Sin libertad de expresión la democracia es imperfecta. Esta máxima quedó más
vigente que nunca tras la reunión semestral de la Sociedad Interamericana de
Prensa que culminó en Brasil esta semana.
No se debe solo a los 18 periodistas latinoamericanos asesinados este año,
ni al bullying gubernamental ni al acoso legal contra medios de comunicación
privados, pero a dos temas que trascienden a estos grupos y que afectan la
libertad de expresión de los ciudadanos: Las restricciones a la información
pública que los gobiernos están obligados a ofrecer y el burdo bombardeo
propagandístico estatal, como si se viviera en un proceso de elecciones
permanentes.
Estas dos características desnaturalizan la esencia de la democracia, la que
no se basa solo en el derecho del ciudadano a votar, sino en el deber del
gobierno a informar sin mentir y a rendir cuentas de sus acciones. Para que
el sistema funcione, la democracia tiene en las ONGs y en la prensa privada
a sus anticuerpos, las que deben tener libertad y garantías para fiscalizar
al poder público.
Existen gobiernos y grupos que reniegan de esa acción fiscalizadora
ciudadana. En un mensaje a la SIP, el premio Nobel argentino, Adolfo Pérez
Esquivel, y un grupo de intelectuales, calificaron a la institución de
«Cartel» compuesto por dueños de medios «que concentran y monopolizan el
sector», y que se oponen a la «democratización de la comunicación».
Invalidaron así, que periódicos de familias como El Universal de Caracas, El
Comercio de Lima, La Nación de Buenos Aires o el New York Times de los
Sulzberger, tuvieran derecho a existir.
La SIP y los medios no se inmutan por descalificaciones, ya que las han
experimentado con diferentes gobiernos arbitrarios, desde Augusto Pinochet a
Hugo Chávez, Alfredo Stroessner a Rafael Correa o de Alberto Fujimori a
Cristina de Kirchner.
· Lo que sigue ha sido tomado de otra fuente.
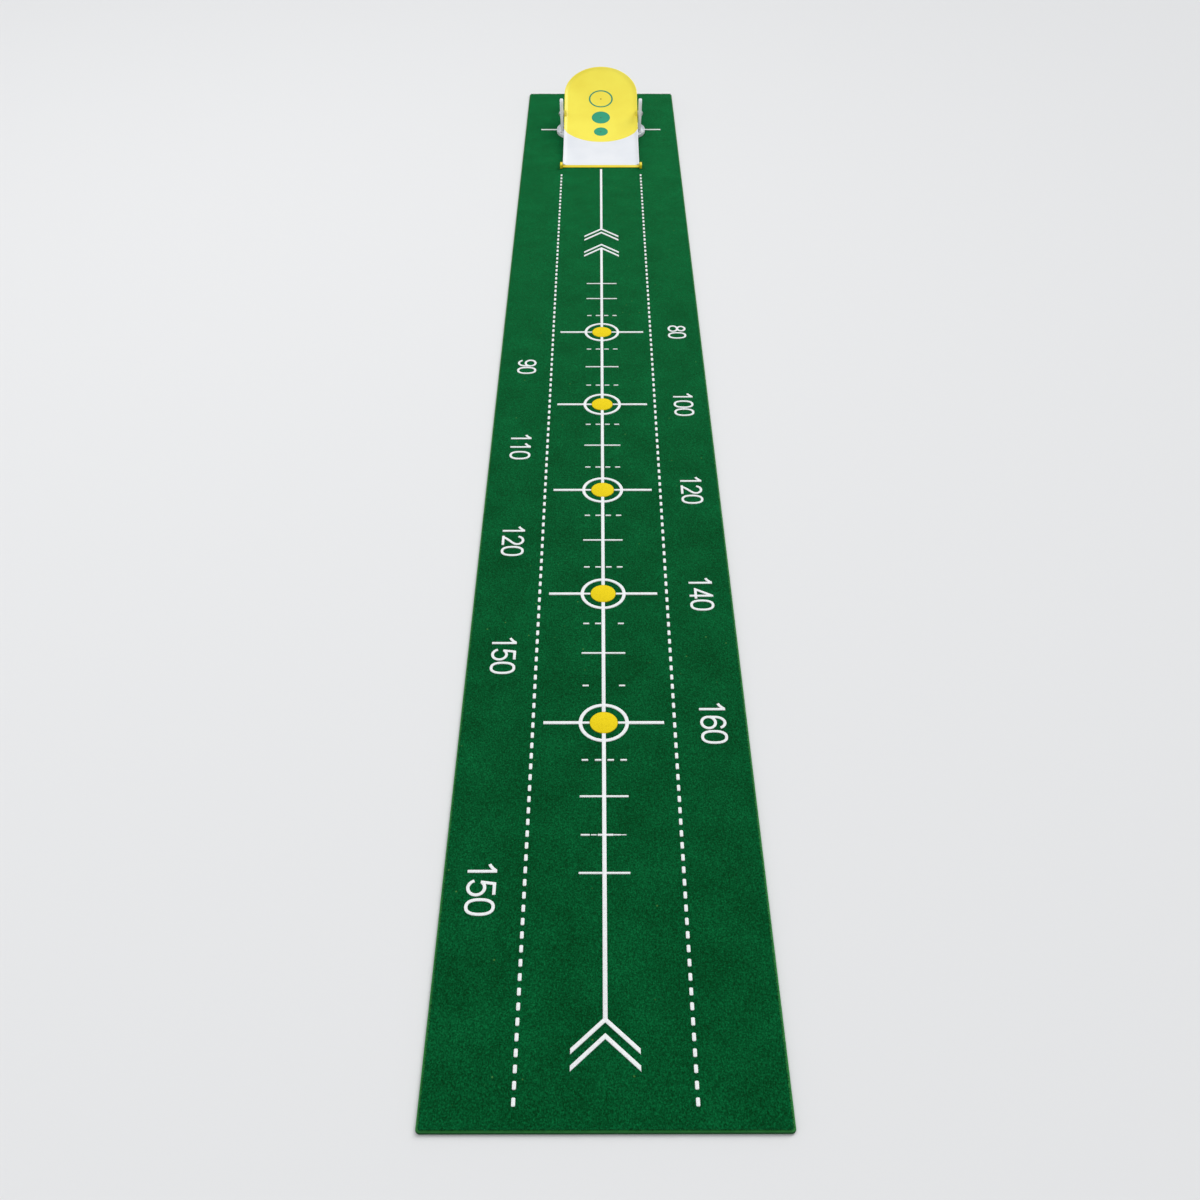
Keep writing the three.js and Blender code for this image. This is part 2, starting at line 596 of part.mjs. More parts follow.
for (const [name, side] of [['left', -1], ['right', 1]]) {
  addPiece(`${name}_arm`, 'white', arm(side));
  addPiece(`${name}_lip_cap`, 'lipYellow', lipCap(side));
  addPiece(`${name}_grip_pad`, 'rubber', gripPad(side));
  onPivot(addPiece(`${name}_pivot_pin`, 'steel', pivotPin()), side);
  onPivot(addPiece(`${name}_pivot_bush`, 'nylon', pivotBush()), side);
  onPivot(addPiece(`${name}_pivot_washer`, 'nylon',
    ring(BUSH_BORE, WASHER_RADIUS, WASHER_FACE, WASHER_FACE + WASHER_THICKNESS)), side);
  onPivot(addPiece(`${name}_ear_insert`, 'brass',
    ring(INSERT_BORE, INSERT_RADIUS, EAR_INSIDE + CLEARANCE, HALF - CLEARANCE)), side);
  for (const [end, step] of [['front', -1], ['rear', 1]]) {
    addPiece(`${name}_arm_screw_${end}`, 'steel', screw(ARM_SCREW_LENGTH, SCREW_HEAD_RADIUS)).position.set(
      side * ARM_AXIS_X, ARM_FOOT_MIDDLE + step * ARM_SCREW_SPACING / 2, BASE_BOTTOM + CLEARANCE);
    const { x, at } = BOARD_SCREWS[end];
    const boardScrew = screw(BOARD_SCREW_LENGTH, FLANGED_HEAD_RADIUS);
    standOnRamp(addPiece(`${name}_board_screw_${end}`, 'steel', boardScrew),
      side * x, at, -DECK - CLEARANCE - SCREW_HEAD_HEIGHT);
  }
}

export default putting_mat;
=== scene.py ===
"""Practice putting mat with its tilting return ramp: surfaces, finishes, stage and camera.

Metres, +Z up, +Y from the putting end towards the ramp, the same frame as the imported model.
"""

import json
import math
import random

import bmesh
import bpy
from mathutils import Matrix, Vector, noise


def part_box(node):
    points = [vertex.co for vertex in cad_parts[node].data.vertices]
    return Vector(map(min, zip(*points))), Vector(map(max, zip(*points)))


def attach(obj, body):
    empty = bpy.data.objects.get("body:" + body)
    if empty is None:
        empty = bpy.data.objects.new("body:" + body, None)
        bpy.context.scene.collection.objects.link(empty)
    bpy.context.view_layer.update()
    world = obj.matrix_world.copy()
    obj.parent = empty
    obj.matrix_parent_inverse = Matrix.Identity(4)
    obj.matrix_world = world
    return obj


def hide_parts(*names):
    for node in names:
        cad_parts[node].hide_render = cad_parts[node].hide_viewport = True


bl_info = {
    "name": "Putting mat and return ramp",
    "version": (1, 0, 0),
    "blender": (4, 5, 0),
    "location": "3D View > Sidebar > Putting Mat",
    "description": "Builds a turf putting mat, its printed marks and its tilting return ramp",
    "category": "Object",
}

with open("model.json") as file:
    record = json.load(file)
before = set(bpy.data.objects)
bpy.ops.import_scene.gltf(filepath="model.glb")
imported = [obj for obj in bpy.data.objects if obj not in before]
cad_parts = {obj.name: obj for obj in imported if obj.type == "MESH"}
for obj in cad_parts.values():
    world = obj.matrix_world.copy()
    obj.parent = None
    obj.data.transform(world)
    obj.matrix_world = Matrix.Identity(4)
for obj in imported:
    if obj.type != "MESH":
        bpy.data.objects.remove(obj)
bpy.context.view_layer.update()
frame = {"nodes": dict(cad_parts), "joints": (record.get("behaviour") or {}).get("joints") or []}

MM = 0.001
NODES = frame["nodes"]
SIDES = (("left", -1), ("right", 1))
BODY_MAT, BODY_BASE, BODY_RAMP = "mat", "trainer_base", "ramp"


def corners_of(node):
    """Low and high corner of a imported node."""
    return [Vector(corner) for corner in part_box(node)]


PIVOT = Vector(next(j["pos_m"] for j in frame["joints"] if j["name"] == "ramp_tilt"))
HOLE_LINE = PIVOT.y
TURF_LOW, TURF_HIGH = corners_of("mat_turf")
BACKING_LOW, BACKING_HIGH = corners_of("mat_backing")
SHELL_LOW, SHELL_HIGH = corners_of("ramp_shell")
LIP_LOW, LIP_HIGH = corners_of("front_lip")
TRAY_LOW, TRAY_HIGH = corners_of("base_tray")
TURF_TOP = TURF_HIGH.z
HALF = SHELL_HIGH.x


# ---------------------------------------------------------------- settings


def in_mm(name, description, millimetres):
    """A length setting, with its default in millimetres."""
    return bpy.props.FloatProperty(
        name=name, description=description, default=millimetres * MM, unit="LENGTH")


def colour(name, description, hex_value):
    """A colour setting, kept as an sRGB hex value."""
    return bpy.props.StringProperty(name=name, description=description, default=hex_value)


class PUTTING_PG_ramp(bpy.types.PropertyGroup):
    """Sizes of the ramp and its base"""

    curve: bpy.props.FloatProperty(
        name="Curve", description="Rise over the square of the run, per metre", default=0.87)
    start: in_mm("Start height", "Surface above the turf at the ramp's front", 2.8)
    length: in_mm("Length", "Ramp's length along its surface", 314.5)
    deck: in_mm("Deck", "Shell and board together", 4.3)
    board: in_mm("Board", "Thickness of the yellow board", 2)
    seam: in_mm("Seam", "Gap between the board and the shell", 0.3)
    arc_seam: in_mm("Arc seam", "Gap along the board's front arc", 0.06)
    board_front: in_mm("Board front", "Where the board starts on the middle line", 93)
    board_corners: in_mm("Board corners", "Where the board starts at the sides", 133)
    rail_width: in_mm("Rail width", "Width of the side rails and rim", 4.5)
    rim_top: in_mm("Rim top", "Flat top of the rounded rim", 1.4)
    rim_cove: in_mm("Rim cove", "Width of the hollow inside the rim", 8)
    rim_height: in_mm("Rim height", "Height of the rim at the sides", 3)
    skirt_width: in_mm("Skirt width", "Wall of the shell's underside", 2.5)
    skirt_depth: in_mm("Skirt depth", "Skirt below the surface", 8.5)
    ear_radius: in_mm("Ear radius", "Pivot ears on the board", 7.6)
    ear_bore: in_mm("Ear bore", "Hole in each ear", 4.3)
    ring_at: in_mm("Ring place", "Ring's centre along the surface", 228)
    ring_radius: in_mm("Ring radius", "Outer radius of the ring", 24.25)
    ring_line: in_mm("Ring line", "Width of the ring's line", 3)
    middle_at: in_mm("Middle target place", "Its centre along the surface", 173)
    middle_radius: in_mm("Middle target radius", "Radius of the middle disc", 18.3)
    small_at: in_mm("Small target place", "Its centre along the surface", 128)
    small_radius: in_mm("Small target radius", "Radius of the small disc", 13.8)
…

Pero ahora, lo que por «democratización de la
comunicación» se vende, es el falso precepto de que los medios privados
pretenden el dominio económico, oprimir a los pobres, son corruptos y
antidemocráticos, por lo que el Estado debe disciplinarlos y asumir o
subsidiar canales informativos propios para decir la «única verdad».
Ese estatismo comunicacional – a lo que el expresidente peruano Alan García
denominó el «opio de los pueblos», rescatando la famosa sentencia que Karl
Marx atribuía a las religiones – lo vienen consumando los gobiernos de
Argentina, Bolivia, Ecuador, Nicaragua y Venezuela. No satisfechos con la
creación de docenas de medios estatales a los que manejan como propios, han
instituido gigantescos aparatos de propaganda, en los que se vierte
información dirigida, sin contraste ni equilibrio.
Es cierto que existen medios privados que también manipulan información,
pero está el público para desecharlos o no prestarles atención. Los medios
estatales son distintos. Por su carácter de públicos, porque pertenecen a
todos y están hechos con los recursos de todos, el gobierno tiene la
obligación de ser objetivo, equilibrado, no manipular información ni mentir
sobre estadísticas oficiales de pobreza e inflación, como ocurre en
Argentina y Venezuela. Si el gobierno miente, difícil resultará la
implementación de políticas públicas para solucionar esos problemas.
También es grave, cuando los gobiernos, además de manipular datos, omiten y
traban el acceso a la información pública. En los informes de violaciones a
la libertad de prensa que repasó la SIP, tanto de Argentina, Canadá, Cuba,
El Salvador, Ecuador, Haití, Nicaragua, Panamá, Uruguay y Venezuela, esta
dificultad se observa como estructural. Pese a que en muchos países existen
leyes que obligan a los gobiernos a ofrecer la información oficial a los
ciudadanos sin cortapisas, en la práctica el acceso se restringe y los
estados siguen inmersos en la cultura pasada del silencio y el secretismo.
Si los gobiernos realmente quieren «democratizar la comunicación» deberían
informar con la verdad, sin necesidad de saturar a la ciudadanía propalando
en forma constante por cadenas nacionales, actos políticos y medios
oficiosos. Estos métodos populistas de propaganda y de restricción de
información oficial para dominar la opinión pública, tienen como
consecuencia la instauración de democracias cada vez más imperfectas.